One new development is that Google has started to read text in photographs. Suddenly, labels and packaging can be part of your SEO efforts. How should you think about this? We can't get away from the fact that Google wants to make money, they run a business to make a profit. Google wants to sell ads. But it is reasonable to continue with the assumption that Google wants to fill each SERP (Search Engine Return Page) with the most relevant results for each individual search. Even though Google wants to get revenue from many ad impressions, it is precisely relevant impressions that matter. Google simply becomes a poorer marketplace with search results that are not relevant. For example, using AI to generate images with extra text, added to drive clicks, will be counterproductive.

You might want to add: "also available in red and green". This might catch a few extra searches and might also be of interest to the searcher. But if you add "also available as sugar-free" to the label of a drink that is not sugar-free, well, you are probably on thin ice. In addition, adding clickable information to an online image that is not found on the actual packaging in the store quickly enters a legal gray area.

One speculation here is that it will become increasingly important to coordinate data on labels and packaging and signage with the information available online. Now that AI-generated images have been widely adopted, I suspect that the opposite will happen: labels and packaging will be available in different variants to drive traffic. What happens then is that the credibility drops and with it the expected relevance. For example, a restaurant featured on the Google Business Profile that states that it does not serve vegan dishes may "accidentally" publish an AI-generated image of a sign on the street that mentions vegan dishes. Will Google's algorithm see through this or at least recognize that something is not right here? My reflection is that there is a lot to be gained by consistently synchronizing information and ensuring that there is no contradictory information or ambiguity. Avoid different types of packaging, labels and so on.

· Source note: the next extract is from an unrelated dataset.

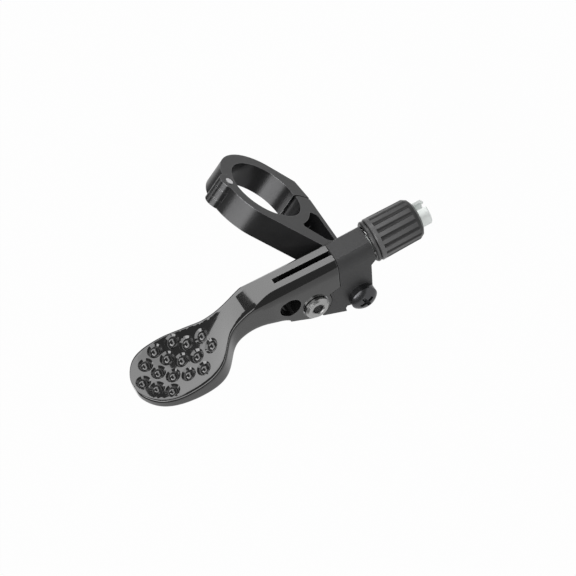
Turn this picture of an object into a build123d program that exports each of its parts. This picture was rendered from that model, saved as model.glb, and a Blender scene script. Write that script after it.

In the US, Google has introduced a tool called Product Studio, which aims to simplify the improvement of product images, drive traffic and generate sales. One feature that may be of interest to many small businesses is the ability to easily remove a distracting background from a product image. However, it is ultimately our responsibility as advertisers to use this tool correctly and ensure that it drives relevant search results. And more generally about the future of online advertising: if we want to capture relevant clicks, we need to bait with accurate and consistent info.